New 'atlas' charts how antibodies attack spike protein variants

As the SARS-CoV-2 virus that causes COVID-19 continues to evolve, immunologists and infectious diseases experts are eager to know whether new variants are resistant to the human antibodies that recognized initial versions of the virus. Vaccines against COVID-19, which were developed based on the chemistry and genetic code of this initial virus, may confer less protection if the antibodies they help people produce do not fend off new viral strains. Now, researchers from Brigham and Women's Hospital and collaborators have created an "atlas" that charts how 152 different antibodies attack a major piece of the SARS-CoV-2 machinery, the spike protein, as it has evolved since 2020. Their study, published in Cell, highlights antibodies that are able to neutralize the newer strains, while identifying regions of the spike protein that have become more resistant to attack.

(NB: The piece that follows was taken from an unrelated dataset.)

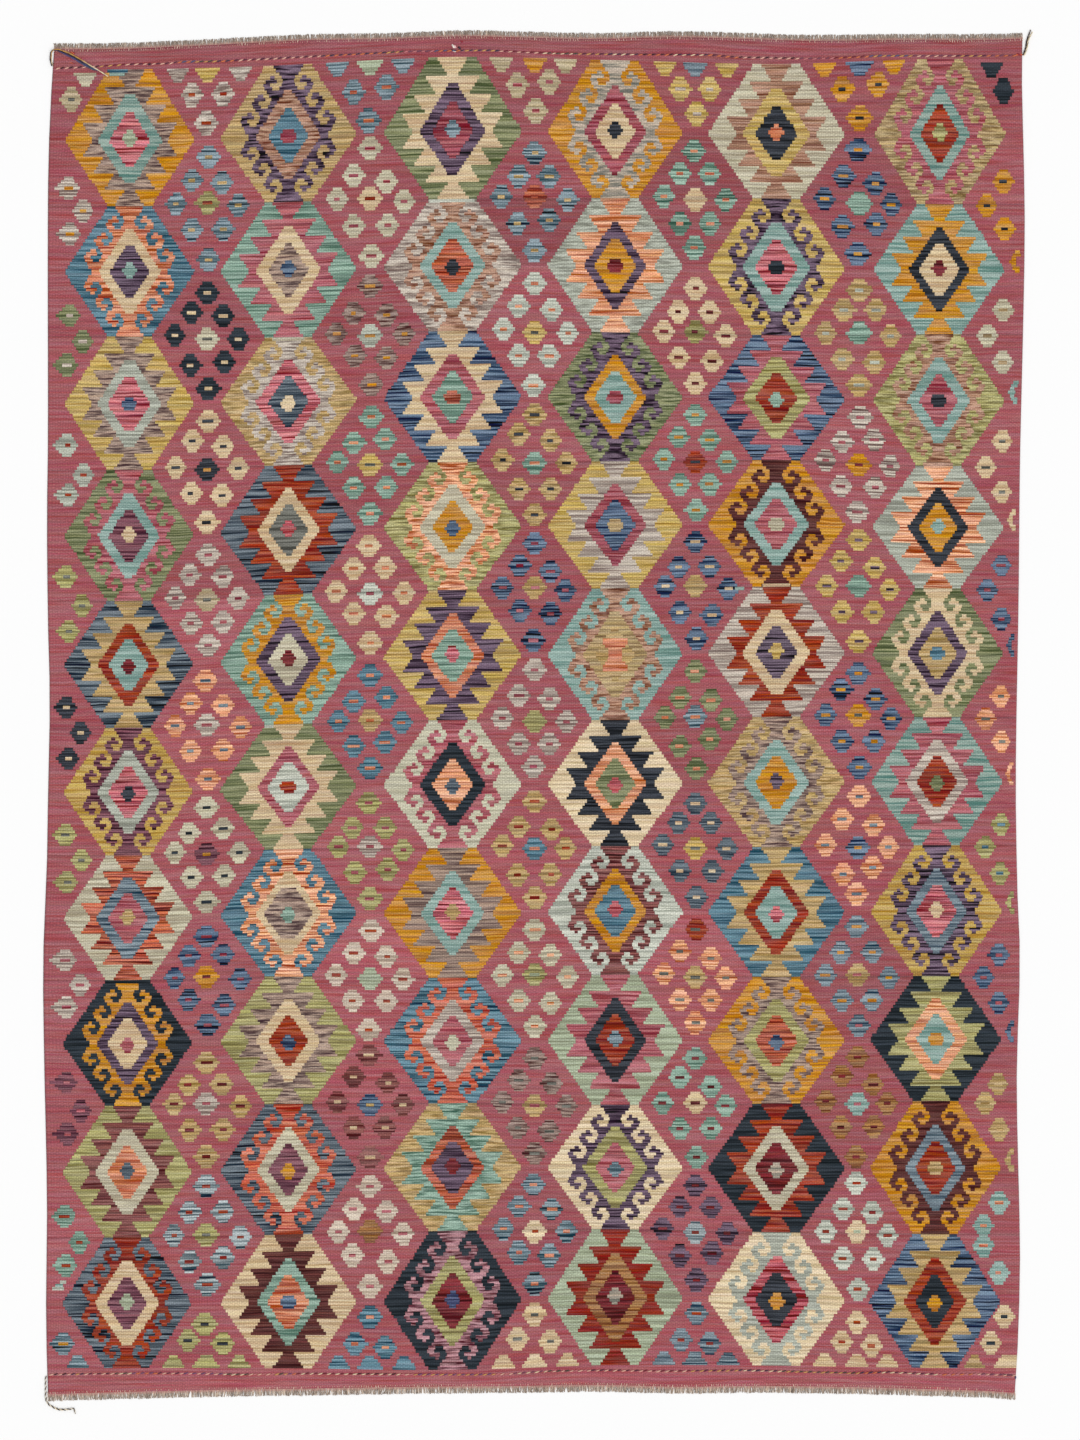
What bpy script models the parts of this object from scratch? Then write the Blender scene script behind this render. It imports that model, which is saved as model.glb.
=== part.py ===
# A flat-woven kilim rug lying flat, with a short cut fringe at both ends and three loose yarn ends
# at its corners. Metres: X runs along the weft, Y along the warp, Z up. The origin is the middle of
# the rug's underside. Sizes that are written in millimetres are turned into metres by MM.

import random

import bpy
from mathutils import Vector

MM = 0.001
MESH_GAP = 0.35 * MM

CLOTH_THICKNESS = 3.0 * MM
SELVEDGE_STEPS = 30
END_STEPS = 36

FRINGE_THICKNESS = 2.0 * MM
FRINGE_STRIP = 3.0 * MM
LOCKS_PER_END = 140
LOCK_ROOT_SHARE = 0.74
LOCK_TIP_SHARE = 0.56
LOCK_LEAN = 1.2 * MM
LOCK_LENGTHS = {
    "fringe_top": (13.5 * MM, 16.0 * MM),
    "fringe_bottom": (12.5 * MM, 15.0 * MM),
}

CORNERS = {
    "top_left": (-1020, 1415),
    "top_right": (1038, 1438),
    "bottom_right": (1022, -1440),
    "bottom_left": (-1033, -1443),
}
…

"Emerging data show that vaccines still confer some protection from new SARS-CoV-2 variants, and our study shows how that works from an antibody standpoint," said corresponding author Duane Wesemann, MD, PhD, of the Division of Allergy and Clinical Immunology and Division of Genetics at the Brigham and an associate professor at Harvard Medical School. "These data can help us think about what the best kind of booster vaccine might be by studying how the repertoire of human antibodies recognizes the spike protein."

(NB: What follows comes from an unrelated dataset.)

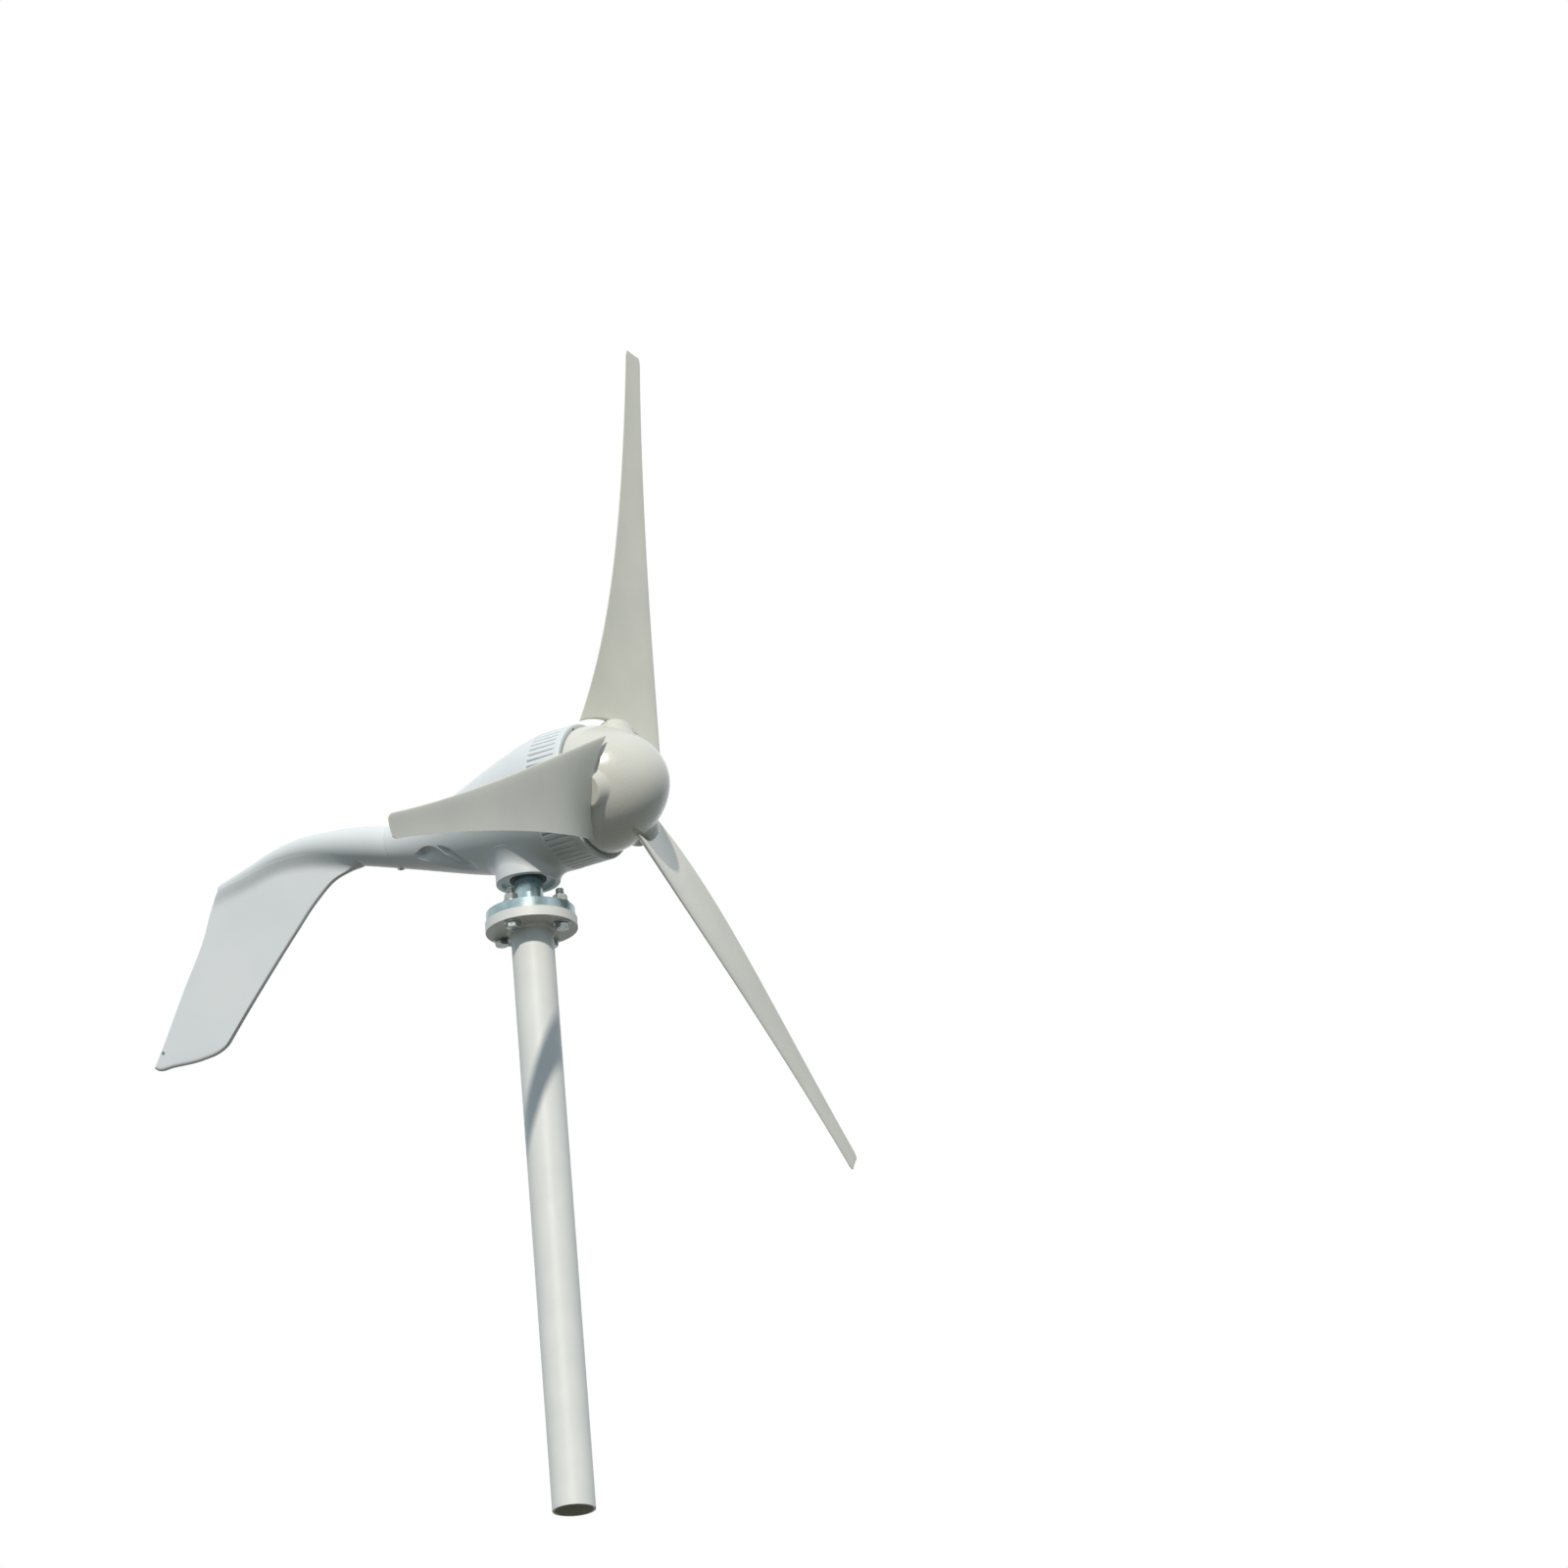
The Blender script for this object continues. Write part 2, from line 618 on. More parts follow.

The researchers examined the antibody-producing Memory B cells of 19 patients who were infected with SARS-CoV-2 in March of 2020, before the emergence of new variants. They studied how these antibodies, as well as other antibodies that have been characterized by researchers, bind to spike protein models of the B.1.1.7 (Alpha), B.1351 (Beta) and P.1 (Gamma) variants of SARS-CoV-2, which were first identified in the United Kingdom, South Africa, and Brazil, respectively. An analysis of the Delta variant is currently underway.

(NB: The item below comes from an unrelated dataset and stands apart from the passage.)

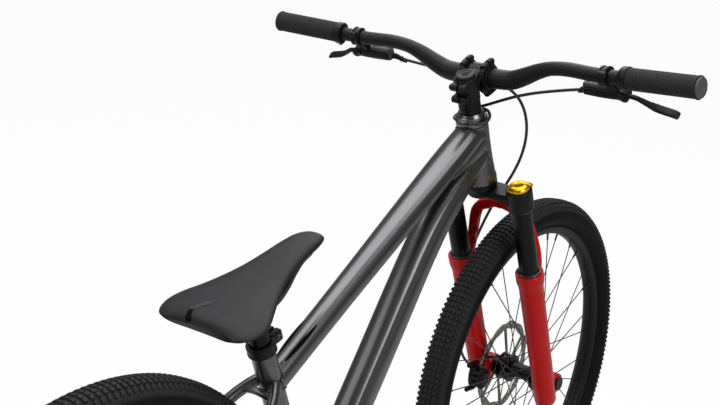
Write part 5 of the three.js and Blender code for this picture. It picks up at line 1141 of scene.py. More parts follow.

Overall, the authors confirmed that the hundreds of antibodies they studied largely bind to seven major "footprints" on the spike protein. While many of these antibodies "compete" to bind to the same regions of the early version of the SARS-CoV-2 spike protein, when it comes to newer strains, some of these antibodies lose their potency while others emerge as broadly responsive neutralizers.

In particular, antibodies binding to two of these spike protein regions, dubbed RBD-2 and NTD-1, were the most potent neutralizers of initial forms of the spike protein. The B.1.351 spike variant proved to exhibit the greatest ability to evade existing antibody arsenals, escaping many RBD-2- and NTD-1-binding antibodies. Some antibodies binding another region, called S2-1, could recognize spike proteins from more distantly related viruses such as MERS, SARS, and common cold coronaviruses.

"Making different antibodies that compete for one region of the virus allows the immune system to be more flexible," Wesemann said. "Otherwise-redundant recognition by antibodies targeting the same footprint of one version of the virus confers recognition depth of the same footprint on variants, and some antibodies maintain high neutralization potency against all the variants. Now that we can identify the antibodies that are more broadly reactive to all of the variants, we can think about how to elicit them more strongly in a vaccine."